### EXERCISE TASK:
Output all of the data below exactly as given.

---+---

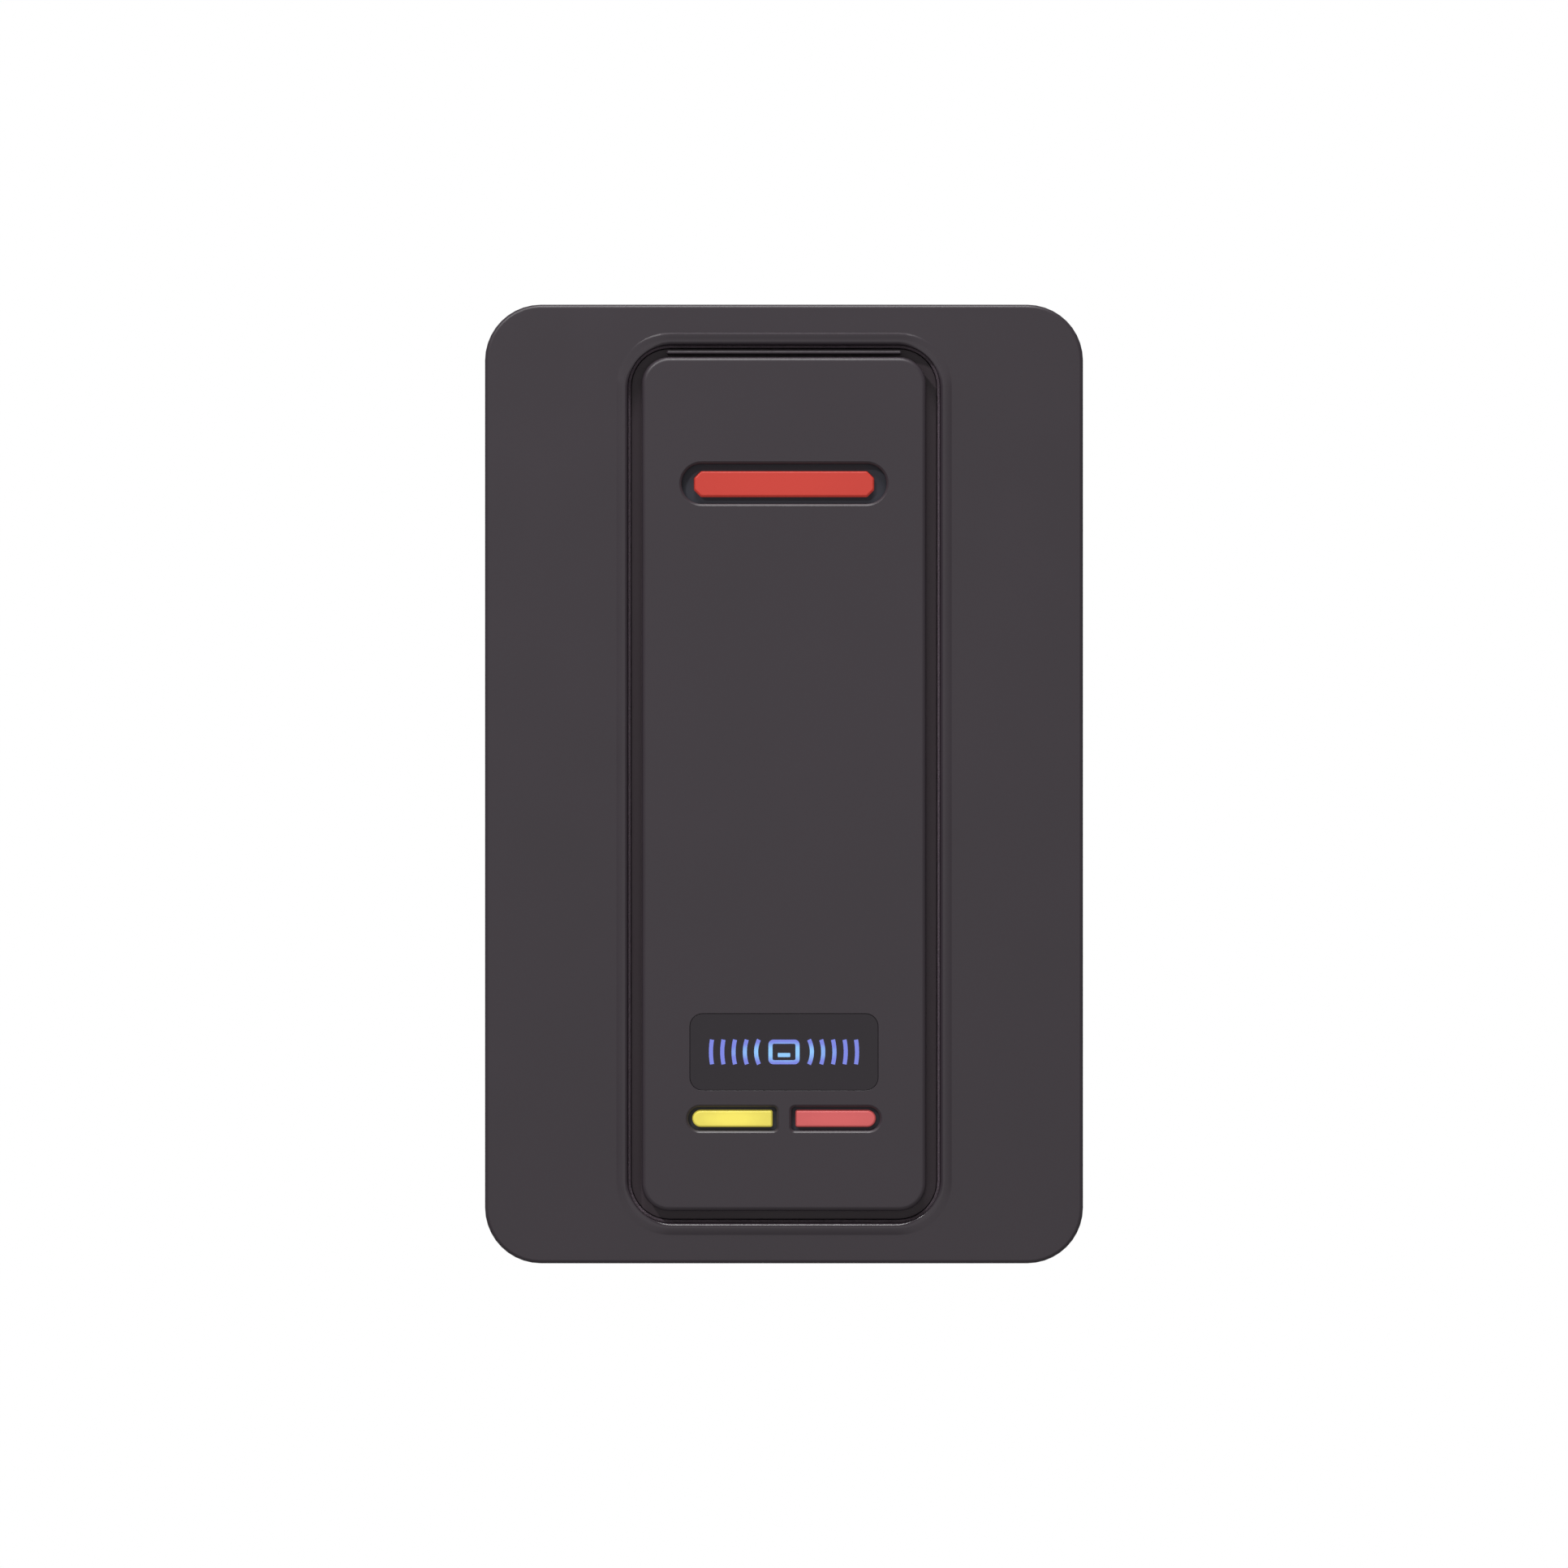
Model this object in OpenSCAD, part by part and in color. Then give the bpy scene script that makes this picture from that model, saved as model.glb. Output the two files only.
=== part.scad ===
// Wall-mounted proximity card reader with a slim core and a wide clip-on trim bezel.
// Each part is drawn facing the viewer: x to the right, y up, z away from the wall.
// as_hung() then stands it up: the wall is the plane y = 0 and the front faces -Y.
// The origin is midway between the two box screw holes, on the wall.

/* [Whole reader] */
// Width over the trim bezel
reader_w = 73; // [66:0.5:96]
// Height over the trim bezel
reader_h = 117; // [112:0.5:150]
// Depth from the wall to the front of the face panel
reader_d = 18; // [17.5:0.5:26]
// Outer corner radius of the trim bezel
corner_r = 6.8; // [6:0.1:11]

/* [Trim bezel] */
// Wall thickness of the bezel
bezel_t = 1.8; // [1.4:0.1:2.4]
// Radius along the bezel's front edge
bezel_edge_r = 0.5; // [0.3:0.1:1.5]
// How far the bezel's front lies behind the face panel's front
bezel_setback = 0.8; // [0.4:0.1:1.4]
// Gap between the wall and the bezel's back edge
bezel_wall_gap = 0.4; // [0:0.1:1]
// Width of the opening around the face panel
opening_w = 38; // [37:0.5:46]
// Border of bezel above and below the opening
opening_border = 4.95; // [4.9:0.05:7.4]
// Corner radius of the opening
opening_r = 5; // [4.1:0.1:7]
// Width of the raised lip around the opening
lip_w = 1.5; // [1.25:0.05:2]
// Rise of the lip above the bezel's front
lip_rise = 0.3; // [0.2:0.05:0.6]
// Thickness of the collar inside the opening
collar_t = 1.2; // [1:0.1:1.3]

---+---

### ANSWER TO THIS EXERCISE:
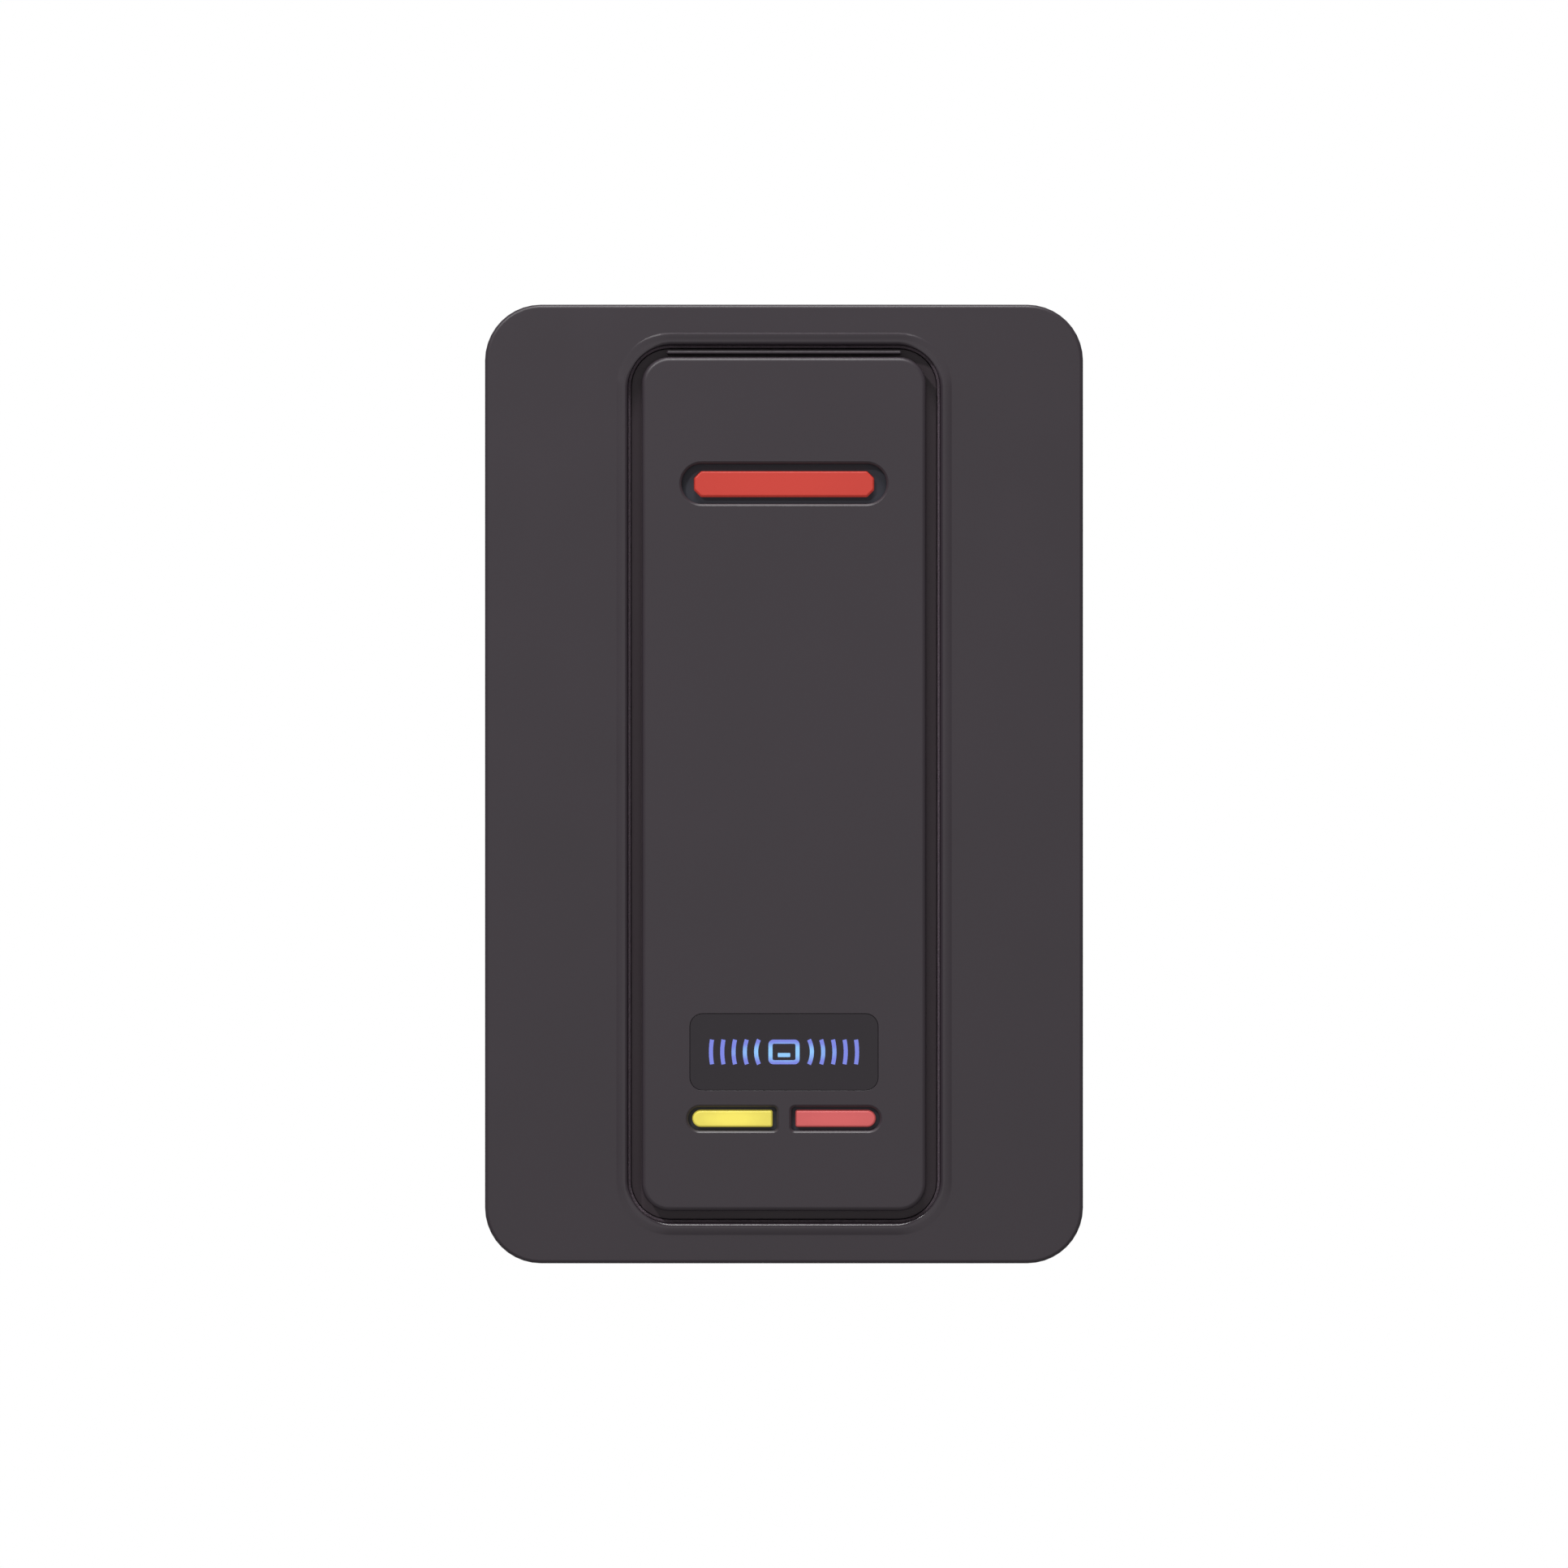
Model this object in OpenSCAD, part by part and in color. Then give the bpy scene script that makes this picture from that model, saved as model.glb. Output the two files only.
=== part.scad ===
// Wall-mounted proximity card reader with a slim core and a wide clip-on trim bezel.
// Each part is drawn facing the viewer: x to the right, y up, z away from the wall.
// as_hung() then stands it up: the wall is the plane y = 0 and the front faces -Y.
// The origin is midway between the two box screw holes, on the wall.

/* [Whole reader] */
// Width over the trim bezel
reader_w = 73; // [66:0.5:96]
// Height over the trim bezel
reader_h = 117; // [112:0.5:150]
// Depth from the wall to the front of the face panel
reader_d = 18; // [17.5:0.5:26]
// Outer corner radius of the trim bezel
corner_r = 6.8; // [6:0.1:11]

/* [Trim bezel] */
// Wall thickness of the bezel
bezel_t = 1.8; // [1.4:0.1:2.4]
// Radius along the bezel's front edge
bezel_edge_r = 0.5; // [0.3:0.1:1.5]
// How far the bezel's front lies behind the face panel's front
bezel_setback = 0.8; // [0.4:0.1:1.4]
// Gap between the wall and the bezel's back edge
bezel_wall_gap = 0.4; // [0:0.1:1]
// Width of the opening around the face panel
opening_w = 38; // [37:0.5:46]
// Border of bezel above and below the opening
opening_border = 4.95; // [4.9:0.05:7.4]
// Corner radius of the opening
opening_r = 5; // [4.1:0.1:7]
// Width of the raised lip around the opening
lip_w = 1.5; // [1.25:0.05:2]
// Rise of the lip above the bezel's front
lip_rise = 0.3; // [0.2:0.05:0.6]
// Thickness of the collar inside the opening
collar_t = 1.2; // [1:0.1:1.3]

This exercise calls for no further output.